En 1825, deux représentants de la République haïtienne viennent à Paris. En secret, ils rendent visite à Grégoire et se jettent à ses pieds en reconnaissance du combat mené pour leur liberté.
En 1826, il publie son dernier pamphlet contre les esclavagistes et les racistes : De la noblesse de la peau, ou du préjugé des blancs contre la couleur des Africains et de leurs descendants noirs et sang-mêlé.

Au printemps 1831, atteint d’un cancer généralisé, il sent ses forces l’abandonner. L’abbé Baradère sera son exécuteur testamentaire. Dans un codicille à son testament, il affecte des fonds à six prix de 1000 fr chacun à décerner au concours sur des questions qui lui tiennent particulièrement à cœur, telle que, par exemple, les moyens de lutter contre les préjugés racistes. Il affecte également des fonds pour l’éducation d’enfants pauvres.

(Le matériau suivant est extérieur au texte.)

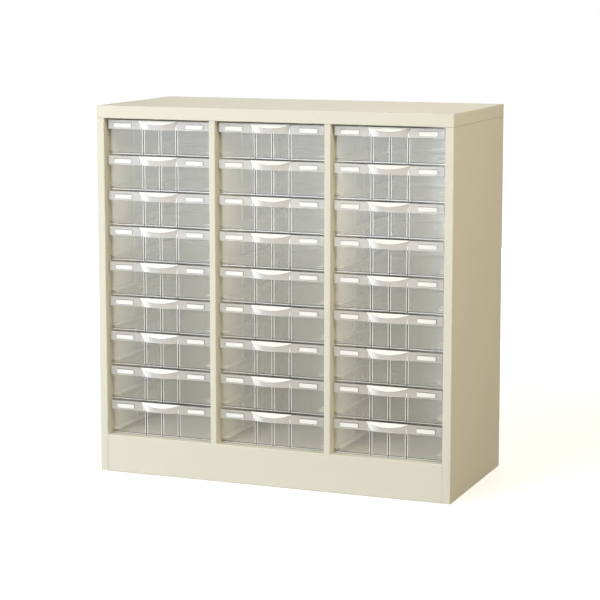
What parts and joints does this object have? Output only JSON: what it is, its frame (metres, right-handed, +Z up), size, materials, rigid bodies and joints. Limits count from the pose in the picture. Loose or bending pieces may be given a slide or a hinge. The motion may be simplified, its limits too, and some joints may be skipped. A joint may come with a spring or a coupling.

Le 6 mai, sa propre église lui refuse les derniers sacrements parce qu’il refuse de rétracter le serment civique qu’il avait prêté à l’Assemblée constituante. Le 25 mai, Monseigneur Guillon, évêque de Beauvais, enfreignant les ordres donnés par la hiérarchie ecclésiastique, administre les derniers sacrements à l’abbé Grégoire. Cet acte de générosité chrétienne lui fit perdre son évêché de Beauvais.
Le 28 mais 1831, à 16 heures, l’ancien curé d’Emberménil expire. Le 31 mai, jour des obsèques, plus de 25.000 personnes assistent à ses funérailles. Sa dépouille est inhumée au cimetière du Montparnasse. Sur la croix, sera gravée à sa demande cette prière :  » Mon Dieu, faites- moi miséricorde et pardonnez à mes ennemis. Ma voix et ma plume n’ont cessé de revendiquer les droits imprescriptibles de l’humanité souffrante, sans distinction de rang, de croyance, de couleur. »

Relevez, dans ce texte, toutes les interventions de l’Abbé Grégoire et ses proches en faveur des esclaves de Saint-Domingue.

Notez aussi les prises de position ou actions d’Haïti en l’honneur de l’Abbé Grégoire.

Dans quels autres pays du globe l’Abbé Grégoire fit des interventions contre la traite et l’esclavage ?

Lisez le texte du site du musée de l’Abbé Grégoire et listez ses autres découvertes scientifiques ou domaines d’intervention.